Après son intronisation en août 2005 à la mort de son demi-frère Fahd, Abdallah, qui dirigeait de facto le royaume depuis 1995, a poursuivi une lutte sans merci contre les militants d'Al-Qaïda auteurs d'une série d'attentats sanglants depuis 2003.

L'homme, qui a un certain franc-parler, n'avait pas hésité en 2007 à critiquer vertement l'«occupation illégitime» de l'Irak par les États-Unis, sous la présidence de George W. Bush, faisant traverser aux relations bilatérales une période de froid.

Ces relations se sont réchauffées sous l'administration Obama, en passe de vendre pour 60 milliards de dollars d'armements à Ryad.

En tant que prince héritier, il n'avait d'ailleurs pas soutenu l'invasion de l'Irak: conscient de l'anti-américanisme dans le monde arabe, il avait refusé d'autoriser les forces américaines à utiliser le territoire saoudien pour lancer leur assaut contre Saddam Hussein.

Il a parallèlement entamé une ouverture en direction des pays asiatiques -Chine, Inde et Russie. Mais est demeuré méfiant à l'égard de l'Iran chiite.

Les révélations de WikiLeaks révèlent un homme qui ne mâche pas ses mots. En parlant de l'Iran, il recommande aux États-Unis de «couper la tête du serpent» pour détruire son programme nucléaire.

Sur l'échiquier régional, il est l'initiateur d'un plan de paix au Proche-Orient, rejeté par Israël.

Sur le plan intérieur, il a conduit un très prudent processus de réformes en tentant de concilier une tradition musulmane ultraconservatrice avec une modernisation jugée inévitable.

Le royaume a organisé en 2005 des élections municipales partielles, les premières de son histoire, mais dont les femmes ont été exclues.

Le roi Abdallah, qui porte le titre de «Serviteur des deux Saintes mosquées» de La Mecque et Médine, a également lancé un dialogue interreligieux, thème d'un sommet à l'ONU à New York en 2008.

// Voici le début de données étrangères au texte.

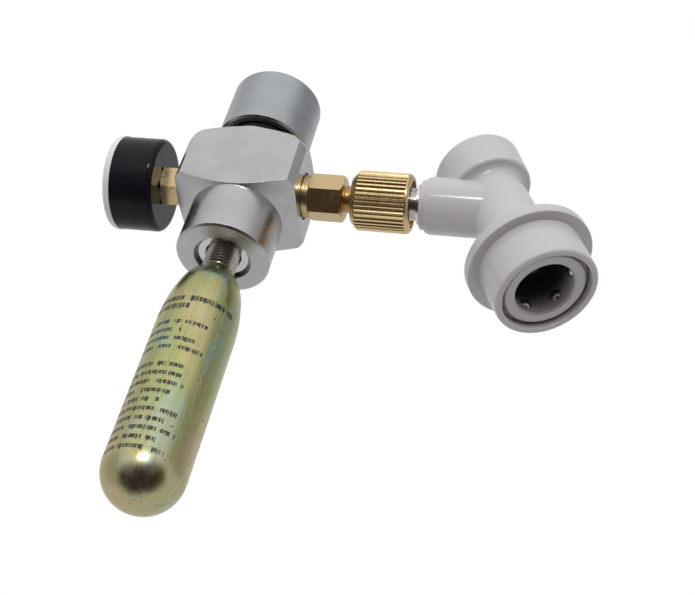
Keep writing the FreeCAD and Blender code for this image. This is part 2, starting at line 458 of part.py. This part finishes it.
# ---- screw cap ----
PLUG_GROOVE = (47.2, 48.8, 5.9)
cap = turned([(0, PLUG_LOW), (PLUG_R, PLUG_LOW), (PLUG_R, PLUG_GROOVE[0]), (PLUG_GROOVE[2], PLUG_GROOVE[0]),
              (PLUG_GROOVE[2], PLUG_GROOVE[1]), (PLUG_R, PLUG_GROOVE[1]), (PLUG_R, CAP_LOW),
              (CAP_R, CAP_LOW, 0.4), (CAP_R, CAP_HIGH, 0.8), (0, CAP_HIGH)])
SLOT_LONG, SLOT_WIDE, SLOT_DEEP = 17.0, 2.6, 2.2
slot = Part.makeBox(SLOT_LONG, SLOT_WIDE, SLOT_DEEP, V(-SLOT_LONG / 2, -SLOT_WIDE / 2, CAP_HIGH - SLOT_DEEP))
parts["disconnect_cap"] = cap.cut(slot)
seal_r = (PLUG_R - PLUG_GROOVE[2]) / 2
parts["cap_o_ring"] = Part.makeTorus(PLUG_GROOVE[2] + seal_r, seal_r, V(0, 0, sum(PLUG_GROOVE[:2]) / 2))

os.makedirs("parts", exist_ok=True)
for name, shape in parts.items():
    solid = shape if shape.ShapeType == "Solid" else shape.Solids[0]
    assert len(shape.Solids) == 1, name
    solid.translate(V(0, 0, -(SOCKET_RIM + BORE_CHAMFER + LAND_END) / 2))
    solid.exportStep(os.path.join("parts", name + ".step"))
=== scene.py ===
"""Portable gas charger for ball-lock kegs: materials, dial print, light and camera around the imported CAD.

Two frames are used. The row frame stands on the disconnect's socket, with +Z up out of the keg. The regulator's
frame has its origin where the cartridge's axis meets the outlet's axis, +Z towards the knob, +X towards the outlet
and -Y to the front. Materials work in millimetres in one of the two.
"""

import json
import math

import bpy
from mathutils import Euler, Matrix, Vector


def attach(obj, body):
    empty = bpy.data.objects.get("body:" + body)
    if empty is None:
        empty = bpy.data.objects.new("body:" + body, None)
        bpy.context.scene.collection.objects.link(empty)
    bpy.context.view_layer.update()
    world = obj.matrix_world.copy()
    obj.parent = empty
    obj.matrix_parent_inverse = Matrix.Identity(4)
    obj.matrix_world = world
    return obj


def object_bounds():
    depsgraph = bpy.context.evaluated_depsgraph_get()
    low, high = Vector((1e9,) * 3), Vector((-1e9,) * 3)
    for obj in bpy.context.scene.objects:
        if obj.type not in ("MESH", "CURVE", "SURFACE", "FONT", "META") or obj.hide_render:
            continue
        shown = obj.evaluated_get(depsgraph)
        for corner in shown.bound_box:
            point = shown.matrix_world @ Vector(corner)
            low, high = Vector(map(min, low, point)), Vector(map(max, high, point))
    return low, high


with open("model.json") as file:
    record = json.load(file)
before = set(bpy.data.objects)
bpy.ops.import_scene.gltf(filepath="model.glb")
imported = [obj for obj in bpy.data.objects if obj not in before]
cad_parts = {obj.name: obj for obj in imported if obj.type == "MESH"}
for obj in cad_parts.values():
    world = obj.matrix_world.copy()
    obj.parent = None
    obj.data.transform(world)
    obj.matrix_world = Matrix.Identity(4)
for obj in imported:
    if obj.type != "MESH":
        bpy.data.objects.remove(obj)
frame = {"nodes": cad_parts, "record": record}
cad_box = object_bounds()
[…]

Il a aussi rencontré le pape Benoît XVI fin 2007 au Vatican, un évènement impensable voilà quelques années.

Né à Ryad, Abdallah est le 13e fils du roi Abdel Aziz, fondateur du royaume. Il est proche des tribus, pilier du pays qui fournissait les recrues de la garde nationale qu'il avait longuement dirigée.

Le roi aime se mêler à ses troupes et on le voit souvent danser avec ces hommes, un drapeau saoudien sur l'épaule et une épée à la main, au rythme de la «Arda», sorte de chant de ralliement à la dynastie des Al-Saoud.

Il a souffert de problèmes cardiaques à la fin des années 1980 et suit depuis un régime très strict.

Avant de se rendre aux États-Unis, il a cédé à son fils, Mitaab, la présidence de la Garde nationale, un corps formé d'hommes d'origine bédouine réputés pour leur loyauté et qui protègent les installations stratégiques (pétrolières), ainsi que la famille royale.

«Personne ne doute de sa piété», a dit un jour un diplomate occidental. Il est «le personnage le plus accepté par les détracteurs islamistes de la famille royale».

Contrairement à de nombreux membres de celle-ci, il passe pour être irréprochable sur le plan de la moralité.